À propos du contre-champ, j’ai lu dans une revue (2) cette anecdote à propos du physicien Niels Bohr, qui aimait beaucoup le cinéma, et qui, en voyant un western avec Tom Mix, a fait ce commentaire : « Que le bandit se sauve avec la jolie fille, c’est logique. Que le pont s’effondre sous leur carriole, c’est invraisemblable mais je le crois volontiers. Que l’héroïne reste suspendue entre ciel et terre au-dessus du précipice, c’est encore moins vraisemblable, mais je l’accepte aussi. Je tiens même aisément pour vrai qu’au même moment Tom Mix accoure sur son cheval pour la sauver. Mais que l’opérateur ait pu au même moment se trouver là et enregistrer sur la pellicule toute cette diablerie, voilà qui excède les limites de ma crédulité. » Si vous voulez, cette anecdote donne une idée de ce qu’est la mécanique quantique. Et la présence de cet opérateur donne le sentiment du vrai contre-champ.

Croc Blanc a.k.a. un morceau de viande dans la bouche


lundi, mars 13, 2006

Pensée sur l'enseignement du cinéma

Pourquoi ne pas demander aux élèves de tenir un carnet de bord de leurs pensées cinéma sur un blogue ?

Formuler pour mieux comprendre.
Enseigner avec les outils du monde.

Croc blanc a.k.a. peut-être futur enseignant...

L'outil des Dardenne


«Le cinéma est un art d'objet.»
- Luc Dardenne, Au dos de nos images (1991-2005)

Je l'écris avant d'oublier. C'est fondamental. Comment penser au film Le fils sans ressentir/sentir le poids et la force des outils, l'odeur du bois.

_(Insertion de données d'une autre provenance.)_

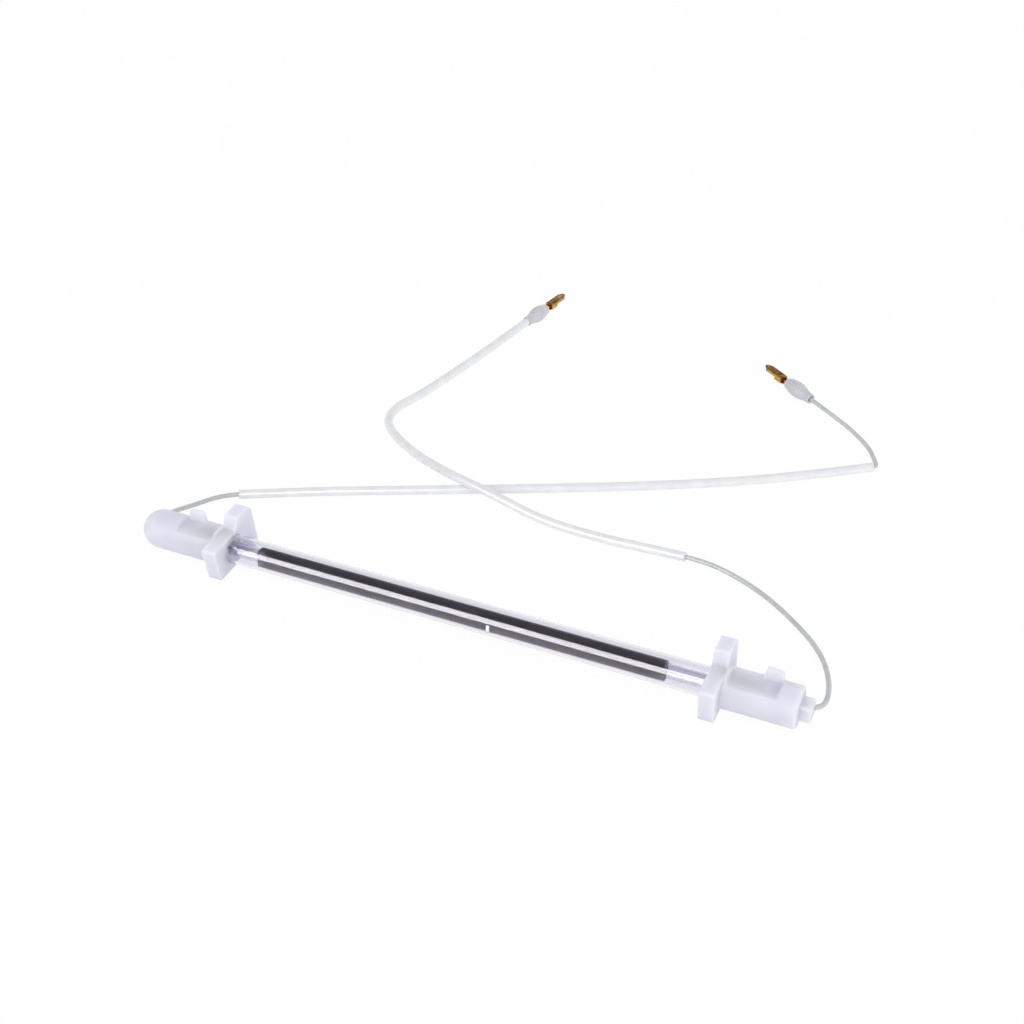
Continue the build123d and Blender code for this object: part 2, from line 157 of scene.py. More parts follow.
soft_box("long_soft_box", (-0.35, -0.79, 0.76), (-0.15, 0.0, 0.0), 1.3, 0.45, 0.9)
soft_box("low_soft_box", (0.85, -0.8, 0.3), (0.0, 0.0, 0.0), 1.2, 0.5, 3.0, mirrored=False)
soft_box("bright_reflector", (-0.42, -1.051, 0.619), (-0.42, 0.0, 0.0), 1.5, 0.85, 32.0, lights=False)

# Heating coil: resistance wire, dark from its first heating, closely wound. It hangs on the inner tube. The
# last turns at each end stand a little open, and the tails run along the tube to the crimps.
AXIS_Y = -0.00185
AXIS_HEIGHT = 0.0091
COIL_START = -0.095025
COIL_END = 0.095075
COIL_TURNS = 234
COIL_WIRE = 0.00079
COIL_MIDDLE_RADIUS = 0.00415
COIL_DROP = 0.00055
COIL_HEIGHT = AXIS_HEIGHT - COIL_DROP
OPEN_GAP = 0.0003
OPEN_TURNS_LEFT = 4.0
OPEN_TURNS_RIGHT = 2.5
TAIL_WIRE = 0.0007
TAIL_TURN = math.radians(44.9)
TAIL_STEPS = 10
TAIL_BEND_START = 0.0095
TAIL_BEND_END = 0.0165
GLASS_FACES = {"left": -0.108625, "right": 0.112275}
CRIMP_MIDDLES = {"left": -0.1338, "right": 0.1391}


def principled(tree, color, roughness, **sockets):
    """The finish's main shader, with its constant sockets, joined to the output."""
    shader = tree.nodes.new("ShaderNodeBsdfPrincipled")
    shader.inputs["Base Color"].default_value = (*color, 1.0)
    shader.inputs["Roughness"].default_value = roughness
    for socket, value in sockets.items():
        shader.inputs[socket.replace("_", " ")].default_value = value
    tree.links.new(shader.outputs[0], tree.nodes["Material Output"].inputs["Surface"])
    return shader


def mottle(tree, scale, detail, stretch=(1.0, 1.0, 1.0)):
    """Soft noise fixed to the piece, about one spot in 1/scale metres."""
    place = tree.nodes.new("ShaderNodeTexCoord")
    mapping = tree.nodes.new("ShaderNodeMapping")
    mapping.inputs["Scale"].default_value = stretch
    noise = tree.nodes.new("ShaderNodeTexNoise")
    noise.inputs["Scale"].default_value = scale
    noise.inputs["Detail"].default_value = detail
    tree.links.new(place.outputs["Object"], mapping.inputs["Vector"])
    tree.links.new(mapping.outputs["Vector"], noise.inputs["Vector"])
    return noise.outputs["Fac"]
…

Je ferai une liste de mes dix ou vingt plus grand moments de cinéma plus tard. Je peux déjà assurer que la scène finale du Fils y sera. La marche du père et le jeune meurtrier de son fils, les épaules courbées sous la lourdeur des longues poutres de bois, me semble l'accord parfait entre forme et fond du message: la marche vers la rédemption des crucifiés.

Le cinéma est un travail d'artisan qui met en scène des artisans-personnages.

Toujours penser à l'outil dans l'acte cinéma et dans la scène cinéma.

Si un jour, je construis un film sur l'Abbé Tessier, je dois travailler sur et à partir de ses outils. Défricher, ériger, élever son oeuvre comme il a élevé la sienne.